Le juge retient en second lieu qu'il n'est pas démontré que les contrôles nocturnes imposés à M. D. étaient nécessaires sur le plan de la sécurité et de l'ordre public. L'administration mettait en avant le « profil pénal du détenu », inscrit sur le registre des détenus particulièrement signalés (DPS) depuis 18 ans, ainsi que des « incidents survenus pendant sa détention entre 2005 et 2010 ». Or le juge relève que les incidents reprochés à M. D. sont anciens et qu'ils n'attestent pas d'un risque d'évasion alors que l'administration n'a jamais jugé nécessaire de le soumettre à un régime de surveillance nocturne avant 2013. « En l'absence de faits ou éléments plus récents concernant, notamment, un risque d'évasion », estime-t-il, « les impératifs de sécurité et d'ordre public ne peuvent être regardés comme faisant en l'espèce obstacle [à la suspension des contrôles nocturnes] ».

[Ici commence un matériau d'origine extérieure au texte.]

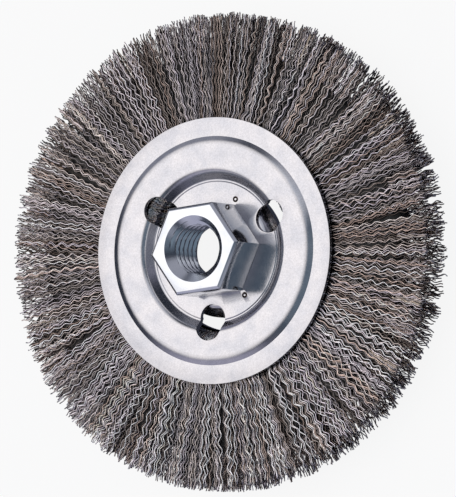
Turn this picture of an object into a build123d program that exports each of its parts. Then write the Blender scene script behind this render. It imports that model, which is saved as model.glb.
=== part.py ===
"""Crimped wire wheel brush with a threaded hub nut.

Two stamped steel covers clamp a ring of crimped wire tufts. Each tuft is a
hairpin of wires folded over a flat core hoop, so it cannot pull out. The floors
of both covers lie face to face, and the spigot of the hub nut goes through them
and is riveted over behind. The wheel lies flat: its axis is Z, the nut looks up,
and the rear cover's raised ring rests on z = 0.
"""

import os
from math import cos, radians, sin, tan

from build123d import *

# Whole brush
brush_diameter = 115.0
tip_width = 10.8

# Stamped covers
sheet = 1.2
cover_diameter = 64.2
step_diameter = 55.2
step_slope_width = 1.5
step_rise = 0.8
pack_width = 12.0

# Front recess, which holds the nut
recess_top_diameter = 38.4
recess_floor_diameter = 35.0
recess_depth = 2.2
recess_lip_bevel = 0.9

# Rear recess, a deep cone that reaches forward to the front floor
rear_mouth_diameter = 46.0
rear_floor_diameter = 26.0

# Three punched slots through the front cover, and the windows behind them
slot_count = 3
slot_angle = -90.0
slot_width = 6.8
slot_inner_radius = 12.8
slot_outer_radius = 21.7
window_inner_radius = 15.9
window_outer_radius = 19.0
window_sweep = 48.0

# Hub nut and its riveted spigot
nut_across_flats = 21.0
nut_height = 11.0
nut_turn = 9.3
nut_edge_bevel = 0.65
thread_minor_diameter = 11.84
thread_mouth_diameter = 16.0
spigot_diameter = 18.0
spigot_fit = 0.05
rivet_height = 2.1
rivet_head_diameter = 20.4
rivet_tip_diameter = 17.2
rivet_bore_diameter = 14.4

# Round stake marks in the floor, beside every other corner of the nut
stake_count = 3
stake_circle_diameter = 26.8
stake_diameter = 1.3
stake_depth = 0.45

# Core hoop that the wires are folded over
hoop_diameter = 49.4
hoop_thickness = 1.4
hoop_width = 3.2
hoop_clearance = 0.05

# Crimped wire tufts, parted at their tips and of three kinds in turn: each kind
# takes its own share of the stagger at its tip, its front face and its rear face
tuft_count = 48
tuft_kinds = [(0.0, 0.0, 1.0), (1.0, 0.6, 0.4), (0.5, 1.0, 0.0)]
tip_stagger = 1.2
face_stagger = 1.5
tip_notch_depth = 2.8
tuft_fill = 0.9
fold_thickness = 0.9
fold_bevel = 2.6
cover_clearance = 0.05
wave_count = 3
wave_amplitude = 0.8

# Levels along the axis, from the rear raised ring upwards
rear_ring_z = step_rise
pack_bottom_z = rear_ring_z + sheet
pack_top_z = pack_bottom_z + pack_width
pack_middle_z = (pack_bottom_z + pack_top_z) / 2
front_ring_z = pack_top_z + sheet
plateau_z = front_ring_z + step_rise
floor_z = plateau_z - recess_depth
rear_floor_z = floor_z - 2 * sheet
nut_face_z = floor_z + nut_height
rivet_end_z = rear_floor_z - rivet_height

# Radii that several pieces share
cover_radius = cover_diameter / 2
step_foot_radius = step_diameter / 2
step_top_radius = step_foot_radius - step_slope_width
recess_floor_radius = recess_floor_diameter / 2
recess_top_radius = recess_top_diameter / 2
rear_floor_radius = rear_floor_diameter / 2
rear_mouth_radius = rear_mouth_diameter / 2
spigot_hole_radius = spigot_diameter / 2 + spigot_fit
hoop_inner_radius = (hoop_diameter - hoop_thickness) / 2
hoop_outer_radius = (hoop_diameter + hoop_thickness) / 2
slot_angles = [slot_angle + i * 360 / slot_count for i in range(slot_count)]


def polar(radius, angle):
    """Point in the XY plane at a radius and an angle in degrees."""
    return (radius * cos(radians(angle)), radius * sin(radians(angle)))


def radial_slot(inner_radius, outer_radius, width, angle):
    """Round-ended slot that runs outwards along one radius."""
    middle = polar((inner_radius + outer_radius) / 2, angle)
    outer_end = polar(outer_radius - width / 2, angle)
    SlotCenterPoint(middle, outer_end, height=width)


# Front cover: flat outer ring, raised ring, and a recess with the nut's floor
with BuildPart() as front_cover:
    with BuildSketch(Plane.XZ):
        with BuildLine():
            Polyline(
                (spigot_hole_radius, floor_z),
                (recess_floor_radius, floor_z),
                (recess_top_radius, plateau_z),
                (step_top_radius, plateau_z),
                (step_foot_radius, front_ring_z),
                (cover_radius, front_ring_z),
            )
            offset(amount=sheet, side=Side.RIGHT, kind=Kind.INTERSECTION)
        make_face()
    revolve(axis=Axis.Z)
    ring_edges = front_cover.edges().filter_by(GeomType.CIRCLE).group_by(Axis.Z)[-1]
    chamfer(ring_edges.sort_by(SortBy.RADIUS)[0], length=recess_lip_bevel)
    with BuildSketch(Plane.XY.offset(plateau_z)):
        for angle in slot_angles:
            radial_slot(slot_inner_radius, slot_outer_radius, slot_width, angle)
    extrude(amount=-(plateau_z - floor_z + sheet), mode=Mode.SUBTRACT)
    with BuildSketch(Plane.XY.offset(floor_z)):
        with PolarLocations(stake_circle_diameter / 2, stake_count, start_angle=nut_turn + 60):
            Circle(stake_diameter / 2)
    extrude(amount=-stake_depth, mode=Mode.SUBTRACT)
front_cover.part.label = "front_cover"

# Rear cover: the same rings, and a deep cone with three kidney windows
with BuildPart() as rear_cover:
    with BuildSketch(Plane.XZ):
        with BuildLine():
            Polyline(
                (spigot_hole_radius, rear_floor_z),
                (rear_floor_radius, rear_floor_z),
                (rear_mouth_radius, 0),
                (step_top_radius, 0),
                (step_foot_radius, rear_ring_z),
                (cover_radius, rear_ring_z),
            )
            offset(amount=sheet, side=Side.LEFT, kind=Kind.INTERSECTION)
        make_face()
    revolve(axis=Axis.Z)
    with BuildSketch(Plane.XY):
        for angle in slot_angles:
            middle = (window_inner_radius + window_outer_radius) / 2
            with BuildLine():
                arc = CenterArc((0, 0), middle, angle - window_sweep / 2, window_sweep)
            SlotArc(arc, height=window_outer_radius - window_inner_radius)
    extrude(amount=floor_z - sheet, mode=Mode.SUBTRACT)
rear_cover.part.label = "rear_cover"

# Hub nut: bevelled hexagon, threaded bore, and a spigot riveted over behind
with BuildPart() as hub_nut:
    with BuildSketch(Plane.XY.offset(floor_z)):
        RegularPolygon(
            radius=nut_across_flats / 2, side_count=6, major_radius=False, rotation=nut_turn
        )
    extrude(amount=nut_height)
    chamfer(hub_nut.faces().sort_by(Axis.Z)[-1].edges(), length=nut_edge_bevel)
    with BuildSketch(Plane.XZ):
        with BuildLine():
            Polyline(
                (0, floor_z),
                (spigot_diameter / 2, floor_z),
                (spigot_diameter / 2, rear_floor_z),
                (rivet_head_diameter / 2, rear_floor_z),
                (rivet_tip_diameter / 2, rivet_end_z),
                (0, rivet_end_z),
                close=True,
            )
        make_face()
    revolve(axis=Axis.Z)
    mouth_depth = (thread_mouth_diameter - thread_minor_diameter) / 2
    with BuildSketch(Plane.XZ):
        with BuildLine():
            Polyline(
                (0, nut_face_z),
                (thread_mouth_diameter / 2, nut_face_z),
                (thread_minor_diameter / 2, nut_face_z - mouth_depth),
                (thread_minor_diameter / 2, floor_z - sheet),
                (rivet_bore_diameter / 2, floor_z - sheet),
                (rivet_bore_diameter / 2, rivet_end_z),
                (0, rivet_end_z),
                close=True,
            )
        make_face()
    revolve(axis=Axis.Z, mode=Mode.SUBTRACT)
hub_nut.part.label = "hub_nut"

# Core hoop: a flat strip ring in the middle of the wire pack
with BuildPart() as core_hoop:
    with BuildSketch(Plane.XY.offset(pack_middle_z - hoop_width / 2)):
        Circle(hoop_outer_radius)
        Circle(hoop_inner_radius, mode=Mode.SUBTRACT)
    extrude(amount=hoop_width)
core_hoop.part.label = "core_hoop"


def wave_edge(side):
    """One crimped edge of a tuft in plan, from its fold out to its tip."""
    spread = tan(radians(tuft_fill * 180 / tuft_count))
    fold_x = hoop_inner_radius - hoop_clearance - fold_thickness
    wave_start = step_foot_radius
    half_wave = (brush_diameter / 2 - wave_start) / (2 * wave_count)
    points = [(fold_x, side * fold_x * spread), (wave_start, side * wave_start * spread)]
    for i in range(1, 2 * wave_count + 1):
        x = wave_start + i * half_wave
        swing = wave_amplitude * (1 if i % 2 else -1)
        points.append((x, side * x * spread + swing))
    return points


def build_tuft(tip_share, front_share, rear_share):
    """A crimped fan in plan, cut to the section of a hairpin round the hoop."""
    fold_radius = hoop_inner_radius - hoop_clearance - fold_thickness
    tip_radius = brush_diameter / 2 - tip_share * tip_stagger
    low_z = pack_bottom_z + cover_clearance
    high_z = pack_top_z - cover_clearance
    with BuildPart() as tuft:
        with BuildSketch(Plane.XY.offset(pack_bottom_z)):
            with BuildLine():
                notch = (tip_radius - tip_notch_depth, wave_amplitude)
                Polyline(*wave_edge(1), notch, *reversed(wave_edge(-1)), close=True)
            make_face()
        extrude(amount=pack_width)
        with BuildSketch(Plane.XZ):
            with BuildLine():
                Polyline(
                    (fold_radius, low_z + fold_bevel),
                    (fold_radius + fold_bevel, low_z),
                    (step_foot_radius, low_z),
                    (tip_radius, pack_middle_z - tip_width / 2 + rear_share * face_stagger),
                    (tip_radius, pack_middle_z + tip_width / 2 - front_share * face_stagger),
                    (step_foot_radius, high_z),
                    (fold_radius + fold_bevel, high_z),
                    (fold_radius, high_z - fold_bevel),
                    close=True,
                )
            make_face()
            with Locations((hoop_diameter / 2, pack_middle_z)):
                Rectangle(
                    hoop_thickness + 2 * hoop_clearance,
                    hoop_width + 2 * hoop_clearance,
                    mode=Mode.SUBTRACT,
                )
        extrude(amount=brush_diameter / 4, both=True, mode=Mode.INTERSECT)
    return tuft.part


# Wire tufts: the three kinds take turns round the wheel
tufts = [build_tuft(*kind) for kind in tuft_kinds]
with BuildPart() as wire_tufts:
    for i in range(tuft_count):
        with PolarLocations(0, 1, start_angle=i * 360 / tuft_count):
            add(tufts[i % len(tufts)])
wire_tufts.part.label = "wire_tufts"

os.makedirs("parts", exist_ok=True)
export_step(front_cover.part, "parts/front_cover.step")
export_step(rear_cover.part, "parts/rear_cover.step")
export_step(hub_nut.part, "parts/hub_nut.step")
export_step(core_hoop.part, "parts/core_hoop.step")
export_step(wire_tufts.part, "parts/wire_tufts.step")
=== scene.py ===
"""Looks of the crimped wire wheel brush: plated covers, threaded hub nut and crimped wires."""

import math
import random

import bmesh
import bpy
from mathutils import Matrix, Vector


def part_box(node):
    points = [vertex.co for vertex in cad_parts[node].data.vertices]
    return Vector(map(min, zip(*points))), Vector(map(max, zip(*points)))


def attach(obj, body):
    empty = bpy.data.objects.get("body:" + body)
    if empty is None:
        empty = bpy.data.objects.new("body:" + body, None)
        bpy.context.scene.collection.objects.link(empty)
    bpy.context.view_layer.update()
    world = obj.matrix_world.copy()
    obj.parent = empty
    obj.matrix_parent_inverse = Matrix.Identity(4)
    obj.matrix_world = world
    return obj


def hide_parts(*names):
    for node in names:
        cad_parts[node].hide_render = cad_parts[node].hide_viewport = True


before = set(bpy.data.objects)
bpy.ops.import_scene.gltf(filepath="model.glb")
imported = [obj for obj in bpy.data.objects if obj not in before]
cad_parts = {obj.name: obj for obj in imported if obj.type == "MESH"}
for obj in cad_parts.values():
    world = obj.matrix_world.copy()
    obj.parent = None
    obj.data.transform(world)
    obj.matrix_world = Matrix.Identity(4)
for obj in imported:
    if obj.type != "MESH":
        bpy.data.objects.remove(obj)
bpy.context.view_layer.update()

MM = 0.001

# Levels and radii that come from the CAD frame
front_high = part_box("front_cover")[1]
rear_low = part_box("rear_cover")[0]
nut_low, nut_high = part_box("hub_nut")
pack_low, pack_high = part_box("wire_tufts")
cover_radius = front_high.x
plateau_z = front_high.z
rear_ring_bottom = rear_low.z
nut_face_z = nut_high.z
rivet_end_z = nut_low.z
wheel_radius = round(pack_high.x, 6)
pack_middle_z = (pack_low.z + pack_high.z) / 2

# Stamped covers
sheet = 1.2 * MM
step_rise = 0.8 * MM
recess_depth = 2.2 * MM
front_ring_z = plateau_z - step_rise
floor_z = plateau_z - recess_depth
rear_floor_z = floor_z - 2 * sheet
rear_ring_z = rear_ring_bottom + step_rise
hole_radius = 9.05 * MM
recess_floor_radius = 17.3 * MM
recess_top_radius = 19.2 * MM
rear_floor_radius = 13.0 * MM
rear_mouth_radius = 23.0 * MM
step_top_radius = 26.1 * MM
step_foot_radius = 27.6 * MM
score_radius = 16.75 * MM
score_half_width = 0.16 * MM
score_depth = 0.10 * MM
lathe_segments = 192

# Roundings of the covers' rings, as width and segments, and the width along their cut edges
lip_rounding = (0.95 * MM, 8)
step_rounding = (0.85 * MM, 7)
floor_rounding = (0.18 * MM, 3)
rear_lip_rounding = (0.8 * MM, 6)
rear_step_rounding = (0.32 * MM, 4)
rear_floor_rounding = (0.5 * MM, 4)
cut_edge_rounding = 0.16 * MM

# Slots in the front cover and windows in the rear one
slot_count = 3
slot_angles = [math.radians(-90 + i * 360 / slot_count) for i in range(slot_count)]
slot_width = 6.8 * MM
slot_inner_radius = 12.8 * MM
slot_outer_radius = 21.7 * MM
slot_cutter_height = 12 * MM
window_inner_radius = 15.9 * MM
window_outer_radius = 19.0 * MM
window_middle_radius = (window_inner_radius + window_outer_radius) / 2
window_half_width = (window_outer_radius - window_inner_radius) / 2
window_sweep = math.radians(48)
window_top_z = floor_z - sheet + 0.1 * MM
cutter_segments = 64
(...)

Enfin, le juge considère qu'il existe « un doute sérieux quant à la légalité de la décision attaquée ». La directrice de la maison centrale de Saint-Maur avait en effet expliqué par courrier à l'intéressé que l'application de ce régime de surveillance nocturne s'inscrivait dans le cadre du « contrôle nécessaire exercé envers les personnes inscrites au répertoire des DPS ». Peuvent être inscrites sur le répertoire des DPS des personnes incarcérées pour des infractions particulières, ou « susceptibles de grandes violences », ou encore ayant participé ou réalisé une tentative d’évasion. Dans sa décision, le juge rappelle cependant que l'inscription d'un détenu sur le registre des DPS « n'implique pas nécessairement un régime de surveillance nocturne tel que celui qui est appliqué ». Il condamne donc la pratique visant à établir un lien automatique entre l'inscription d'un détenu sur le registre de DPS et sa soumission à un régime de contrôles nocturnes répétés, gravement attentatoire à l'exigence de respect de la dignité humaine.